According to a review of studies in the Journal of Health and Social Behavior, people who have a support network and a group of friends—as opposed to people who are mostly isolated from others or who do not have a support network—tend to get more psychologically and physically ill. Having friendships may even keep us from dying early, say the studies.
However, an article in Psychology Today suggests that men have a hard time making new friends—possibly due to their focus on striving for wealth and success. The idea is to balance your time working so that you can focus on maintaining and nurturing relationships.
Give up your vices
We all hear it all the time—but alcohol and tobacco are no good. Even smoking one to four cigarettes per day can increase your risk of heart and lung diseases, according to Tobacco Control.
And drinking—while fun, legal, and socially encouraged—can be a problem too.
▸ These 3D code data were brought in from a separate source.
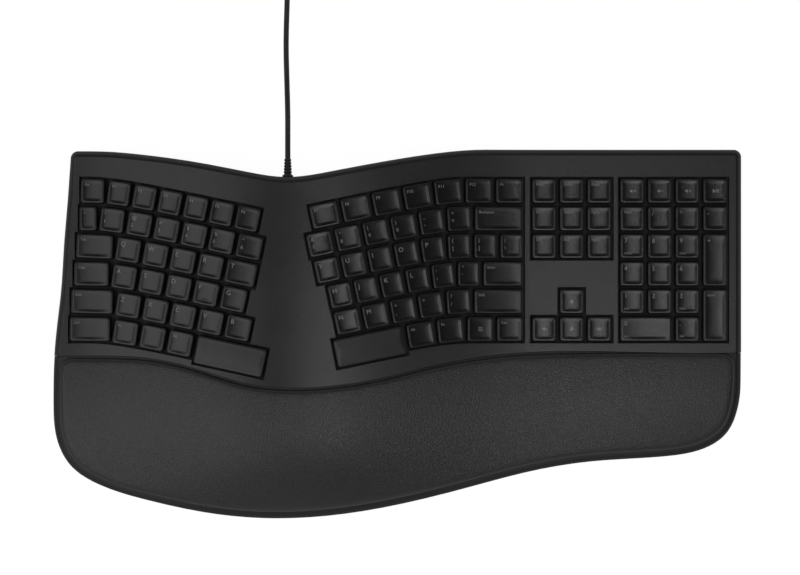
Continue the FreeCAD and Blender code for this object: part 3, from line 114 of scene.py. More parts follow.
class Finish:
    """One material, built from expressions on its own coordinates and patterns."""

    def __init__(self, name, colour, roughness, metallic=0.0):
        self.material = bpy.data.materials.new(name)
        self.material.use_nodes = True
        self.tree = self.material.node_tree
        self.shader = self.tree.nodes["Principled BSDF"]
        self.shader.inputs["Base Color"].default_value = (*colour, 1.0)
        self.shader.inputs["Roughness"].default_value = roughness
        self.shader.inputs["Metallic"].default_value = metallic
        self.material.diffuse_color = (*colour, 1.0)
        self.coordinates = None

    def node(self, kind, settings=None, sockets=None):
        """A node of this material, whose sockets also take expressions."""
        plain = {name: getattr(value, "socket", value) for name, value in (sockets or {}).items()}
        return add_node(self.tree, kind, settings, plain)

    def place(self):
        """Position on the object, in metres."""
        if self.coordinates is None:
            self.coordinates = Shade(self, self.node("TexCoord").outputs["Object"])
        return self.coordinates

    def noise(self, size, detail=3.0, roughness=0.5):
        """Soft random variation, from 0 to 1, whose patches are about a size in millimetres across."""
        sockets = {"Vector": self.place(), "Scale": 1000.0 / size, "Detail": detail, "Roughness": roughness}
        return Shade(self, self.node("TexNoise", {}, sockets).outputs[0])

    def cells(self, size):
        """Distance to the edge of cells that are about a size in millimetres across."""
        sockets = {"Vector": self.place(), "Scale": 1000.0 / size}
        made = self.node("TexVoronoi", {"feature": "DISTANCE_TO_EDGE"}, sockets)
        return Shade(self, made.outputs["Distance"])

    def attribute(self, name):
        """A value stored on the mesh's points."""
        return Shade(self, self.node("Attribute", {"attribute_name": name}).outputs["Fac"])

    def wave(self, size, axis, distortion):
        """Bands across an axis, from 0 to 1, one every 2 pi times a size in millimetres."""
        settings = {"bands_direction": axis}
        sockets = {"Vector": self.place(), "Scale": 50.0 / size, "Distortion": distortion}
        return Shade(self, self.node("TexWave", settings, sockets).outputs["Fac"])

    def mixed(self, share, first, second):
        """A colour between two, by a share from 0 to 1."""
        ends = [end if isinstance(end, Shade) else (*end, 1.0) for end in (first, second)]
        made = self.node("Mix", {"data_type": "RGBA"}, {0: share, 6: ends[0], 7: ends[1]})
        return Shade(self, made.outputs[2])

    def feed(self, name, value):
        """Leads an expression into one of the shader's own sockets."""
        self.tree.links.new(value.socket, self.shader.inputs[name])

    def coat(self, share, first, second):
        """Makes the base colour one between two, by a share from 0 to 1."""
        self.feed("Base Color", self.mixed(share, first, second))

    def bump(self, height, depth):
        """Raises the surface by a height from 0 to 1 times a depth in millimetres."""
        made = self.node("Bump", {}, {"Strength": 1.0, "Distance": depth * MM, "Height": height})
        self.tree.links.new(made.outputs["Normal"], self.shader.inputs["Normal"])

    def gloss(self, **sockets):
        """Plain numbers on the shader's own sockets."""
        for name, value in sockets.items():
            self.shader.inputs[name.replace("_", " ")].default_value = value


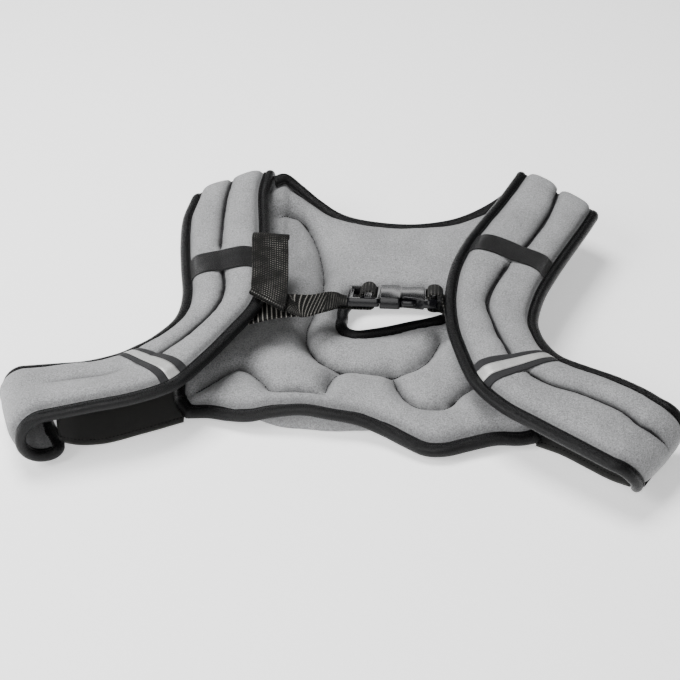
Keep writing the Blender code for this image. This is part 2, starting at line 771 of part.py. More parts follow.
def prism(outline, holes, low, high):
    """Return vertices and faces of a flat piece with holes, between two heights."""
    points = []
    edges = []
    for loop in [outline] + holes:
        start = len(points)
        points.extend(loop)
        edges.extend((start + k, start + (k + 1) % len(loop)) for k in range(len(loop)))
    plan, _, cells, _, _, _ = delaunay_2d_cdt([Vector(p) for p in points], edges, [], 0, 1e-4)
    plan = [tuple(p) for p in plan]
    kept = []
    for cell in cells:
        centre = np.mean([plan[k] for k in cell], axis=0)
        if inside(centre, outline) and not any(inside(centre, hole) for hole in holes):
            kept.append(cell)
    count = len(plan)
    vertices = [(*p, high) for p in plan] + [(*p, low) for p in plan]
    faces = [tuple(cell) for cell in kept] + [tuple(k + count for k in reversed(cell)) for cell in kept]
    rim = set()
    for cell in kept:
        for k in range(len(cell)):
            rim.add((cell[k], cell[(k + 1) % len(cell)]))
    faces += [(b, a, a + count, b + count) for a, b in rim if (b, a) not in rim]
    return vertices, faces


def rectangle(x0, x1, y0, y1):
    """Return the corners of a rectangle."""
    return [(x0, y0), (x1, y0), (x1, y1), (x0, y1)]


def mirrored(outline):
    """Return an outline turned over to the buckle's far side."""
    return [(x, BUCKLE_WIDTH - y) for x, y in reversed(outline)]


def buckle_solid(name, shape, tool_for=None, operation=None):
    """Add a buckle shape; with a piece to work on, hide it and join it to or cut it from that piece."""
    vertices, faces = shape
    made = add_object(name, [on_buckle(v) for v in vertices], faces, "buckle")
    if tool_for is not None:
        made.hide_render = True
        made.display_type = "WIRE"
        modifier = tool_for.modifiers.new(name, "BOOLEAN")
        modifier.operation = operation
        modifier.object = made
        modifier.solver = "EXACT"
    return made


def build_buckle():
    """Make the buckle's two halves: the ladder lock with its arms, and the socket around them."""
    width = BUCKLE_WIDTH
    slots = [rectangle(low, high, LOCK_RAIL, width - LOCK_RAIL) for low, high in LOCK_SLOTS]
    lock = prism(rectangle(0.0, LOCK_LENGTH, 0.0, width), slots, -LOCK_THICK / 2, LOCK_THICK / 2)
    plug = buckle_solid("buckle_plug", lock)
    start = LOCK_LENGTH + GAP
    end = start + SOCKET_LENGTH
    near, far, deep = BUTTON_WINDOW
    half_body = [
        (start, 0.0), (near, 0.0), (near, deep), (far, deep), (TAIL_START, TAIL_INSET), (end, TAIL_INSET),
    ]
    body = half_body + mirrored(half_body)
    bar_slot = rectangle(*BAR_SLOT, LOCK_RAIL, width - LOCK_RAIL)
    socket = buckle_solid("buckle_socket", prism(body, [bar_slot], -SOCKET_THICK / 2, SOCKET_THICK / 2))
    room = rectangle(start - 1.0, *ARM_ROOM)
    for number, turn_over in enumerate((list, mirrored)):
        arm = prism(turn_over(ARM_OUTLINE), [], -ARM_THICK / 2, ARM_THICK / 2)
        buckle_solid(f"plug_arm_{number}", arm, plug, "UNION")
        clearance = prism(turn_over(room), [], -ARM_THICK / 2 - GAP, ARM_THICK / 2 + GAP)
        buckle_solid(f"arm_room_{number}", clearance, socket, "DIFFERENCE")


def stand_on_origin():
    """Move everything so that the middle of the bottom of the whole vest's box is the origin."""
    shown = [made for made in bpy.data.objects if not made.hide_render]
    corners = np.array([vertex.co for made in shown for vertex in made.data.vertices])
    low = corners.min(axis=0)
    high = corners.max(axis=0)
    shift = Vector(((low[0] + high[0]) / 2, (low[1] + high[1]) / 2, low[2]))
    for made in bpy.data.objects:
        for vertex in made.data.vertices:
            vertex.co -= shift


def main():
    """Build every piece of the vest."""
    for old in list(bpy.data.objects):
        bpy.data.objects.remove(old, do_unlink=True)
    panel = Panel()
    build_panel(panel)
    build_panel_tapes(panel)
    for name, table, side in (("left_strap", STRAP_LEFT, 1.0), ("right_strap", STRAP_RIGHT, -1.0)):
        build_strap(name, table, side)
        build_strap_tapes(name, table, side)
        build_wing_tape(name, table, side)
        build_bands(name, table, side)
    build_ribbon("left_belt", belt_rows(BELT_LEFT), BELT, "belt")
    build_ribbon("right_belt", belt_rows(BELT_RIGHT), BELT, "belt")
    build_ribbon("chest_webbing", web_rows(), WEB, "webbing")
    build_ribbon("socket_webbing", socket_loop_rows(), WEB, "webbing")
    build_buckle()
    stand_on_origin()


main()
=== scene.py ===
"""Looks of a padded training vest that lies on its back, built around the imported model.

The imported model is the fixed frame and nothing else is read. Lengths are in millimetres and are
scaled to metres when a mesh is placed. X points to the wearer's left, Y to the neck and Z up.
Left and right in the names are as seen from above with the hem nearest, so left is toward -X.
"""
import logging
import math
from dataclasses import dataclass, field
from enum import Enum
from typing import Callable, Iterable, Sequence

import bpy
import numpy as np
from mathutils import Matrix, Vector
from mathutils.bvhtree import BVHTree
from mathutils.kdtree import KDTree


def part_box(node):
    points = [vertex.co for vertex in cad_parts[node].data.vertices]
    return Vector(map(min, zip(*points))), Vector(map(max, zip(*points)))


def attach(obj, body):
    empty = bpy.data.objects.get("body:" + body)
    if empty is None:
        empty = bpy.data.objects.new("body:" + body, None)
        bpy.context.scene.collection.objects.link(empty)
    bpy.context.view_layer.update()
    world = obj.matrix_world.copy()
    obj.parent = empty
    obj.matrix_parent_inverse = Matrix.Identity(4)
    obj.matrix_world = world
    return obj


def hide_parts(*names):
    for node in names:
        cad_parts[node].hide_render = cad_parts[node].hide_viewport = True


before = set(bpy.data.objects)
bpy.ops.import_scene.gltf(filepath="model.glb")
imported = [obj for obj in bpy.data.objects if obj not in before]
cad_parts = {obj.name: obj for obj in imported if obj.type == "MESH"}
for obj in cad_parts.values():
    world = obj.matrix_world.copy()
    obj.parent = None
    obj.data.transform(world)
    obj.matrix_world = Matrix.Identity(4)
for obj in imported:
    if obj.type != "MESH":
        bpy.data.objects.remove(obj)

log = logging.getLogger("vest")

MM = 0.001
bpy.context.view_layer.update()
Row = tuple[float, ...]
Points = np.ndarray
Lines = list[tuple[Points, Points]]
Piece = bpy.types.Object
Socket = bpy.types.NodeSocket
Outputs = bpy.types.NodeOutputs
Colour = tuple[float, float, float]
Wired = tuple[Socket, Socket | None, Socket]


class Side(Enum):
    """The side of the vest, as seen from above; the value turns a strap's normal outward."""

    LEFT = 1.0
    RIGHT = -1.0


class Face(Enum):
    """The face of a padded piece: the one that shows, or the one against the body or floor."""

    OUTER = 1.0
    INNER = -1.0


# Padded fabric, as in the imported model: half thickness where sewn flat, and heights of full lobes
FLAT = 2.0
RIM = 9.0
STRAP_TOP = 10.0
STRAP_BACK = 7.0
PANEL_TOP = 14.5
PANEL_BACK = 10.5
PANEL_MID = 10.0
EDGE_REACH = 34.0
START_FILL = 0.9
FLOOR_GAP = 0.3
FAR = 1e9

# How a strap's filling rises beside its edges and its sewn line, and where its columns lie in a lobe
EDGE_DOME = 14.0
SEAM_DOME = 11.0
SEAM_SHARE = 0.80
LOBE_STOPS = np.array([0, 0.04, 0.10, 0.18, 0.29, 0.42, 0.56, 0.69, 0.80, 0.89, 0.96, 1.0])
ROW_STEP = 3.0

# A strap's fold at the shoulder, and the round corners and lowest place of its wing's end
FOLD_ROWS = 14
FOLD_RADII = (5.5, 11.0)
FOLD_TUCK = 10.0
CORNER = 9.0
CURL_LOW = 8.2

# The back panel's filling, the bulge below its raised hem and the lip on the hole's near side
PANEL_EDGE_DOME = 18.0
PANEL_SEAM_DOME = 17.0
PANEL_SEAM_SHARE = 0.92
SNAP = 1.3
HEM_REACH = -95.0
HEM_RAISED = (11.5, 16.5)
HEM_BULGE = 13.0
HEM_OVERHANG = 12.5
HOLE_MIDDLE = 11.0
HOLE_LIP = 7.5
HOLE_LIP_REACH = 8.5

# Sewn lines pressed into the fabric, their puckers and painted shade, and the loose filling's unevenness
GROOVE = 2.3
GROOVE_WIDTH = 1.8
LINE_WIDTH = 1.5
PUCKER = 0.22
PUCKER_WIDTH = 6.5
SEAM_SHADE_WIDTH = 6.0
RIM_SHADE = 0.8
RIM_SHADE_FROM = 8.0
RIM_SHADE_WIDTH = 6.5
BROAD = 0.55
SMALL = 0.12

# Section of a folded tape, in from the edge and out from the fabric's middle, and its stitches
TAPE_SECTION: list[Row] = [
    (8.3, 2.7), (8.2, 3.3), (7.7, 3.6), (7.1, 3.42), (6.5, 3.05), (5.9, 3.4), (5.0, 4.1), (3.8, 4.35),
    (2.4, 4.3), (1.1, 3.95), (0.0, 3.3), (-0.8, 2.45), (-1.3, 1.4), (-1.55, 0.0),
]
TAPE_DEPTH = 8.3
TAPE_THICKNESS = 0.9
TAPE_STEP = 2.2
STITCH_IN = 6.5
STITCH_OUT = 3.3
STITCH_PITCH = 3.1

# Flat strips: widths, thickness and stitch lines, and the ribs of the chest webbing
DARK_BAND = 22.5
SILVER_BAND = 9.5
BELT_THICKNESS = 2.4
BELT_HEM = (4.5, 1.25)
RIB_PITCH = 3.9
RIB_SLANT = 0.22
RIB_HEIGHT = 0.6

# Straps: the inner and outer edge of each section, where its sewn line lies and how deep it pulls
STRAP_COLUMNS = ("inner_x", "inner_y", "inner_z", "outer_x", "outer_y", "outer_z", "seam_at", "seam")
SEAM_AT = STRAP_COLUMNS.index("seam_at")
SEAM = STRAP_COLUMNS.index("seam")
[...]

According to the CDC, men are more likely than women to drink excessively—with 23 percent of men binge drinking (that’s eight drinks in a night) five times a month. Not only can this cause weight gain, it can lead to diseases like cancer, and disrupt your sexual and reproductive health.
“Diminish your alcohol intake, because it decreases the body stem cell output, which decreases the body’s ability to repair itself,” says Dr. Purita. “Men also need to quit smoking because it damages the cells’ DNA…which leads to cancer down the road and decreases sperm count.”
Eat healthy, starting now
According to the Mayo Clinic, maintaining an unhealthy diet can lead to all sorts of diseases over the course of your lifetime, including a shortened life. That includes people who look thin but are actually metabolically unhealthy.
The goal? Ensure that your diet is sustainable and includes clean food, plenty of fruits and vegetables, good fats, and proteins. Here’s what a day of clean eating looks like so that you can incorporate it, bit by bit, into your diet.
If you have a hard time eating healthy, start by making small changes, one after the other—for example, first cut back on processed foods, then add more veggies to your routine, then begin decreasing the amount of sugar you’re eating.
Get to bed
Staying up late to binge-watch Netflix or waking up extra early to prep for a big presentation are common habits for many people, but unless you’re dealing with a personal or a work emergency, bedtime should be sacred and routine.
You might take pride in going to work on less than five hours of sleep (and you might be able to pull that off in your late twenties and early thirties), but by forty you will really feel the consequences of the lack of shut-eye. And if you chronically don’t get enough sleep, the long-term results can be detrimental—including potential for cardiovascular disease, reduced immune response, diabetes, and obesity.
According to the Mayo Clinic, you want to get around seven hours of sleep per night—but no more than nine or 10, which can have reverse effects.
Develop methods of self-care
Purita believes that all men should develop a self-care routine to help them combat stress. That’s because stress doesn’t just cause hair loss and weight gain—it can take years off your life. According to the Annual Review of Clinical Psychology, stress can harm the immune system, increase blood pressure, cause anxiety and depression, and even open up the potential for chronic disease. But it can be hard to de-stress if you don’t know how or haven’t been encouraged to do so most of your life.
The good news: You have plenty of options. For starters, try meditating daily (according to the journal Ayu, this can decrease blood pressure, maintain mood health, and increase cognitive health) or keeping a journal. Others may find nature to be an outlet for stress.
Regardless of the method, finding healthy ways to release stress early on will help you function better in the long run.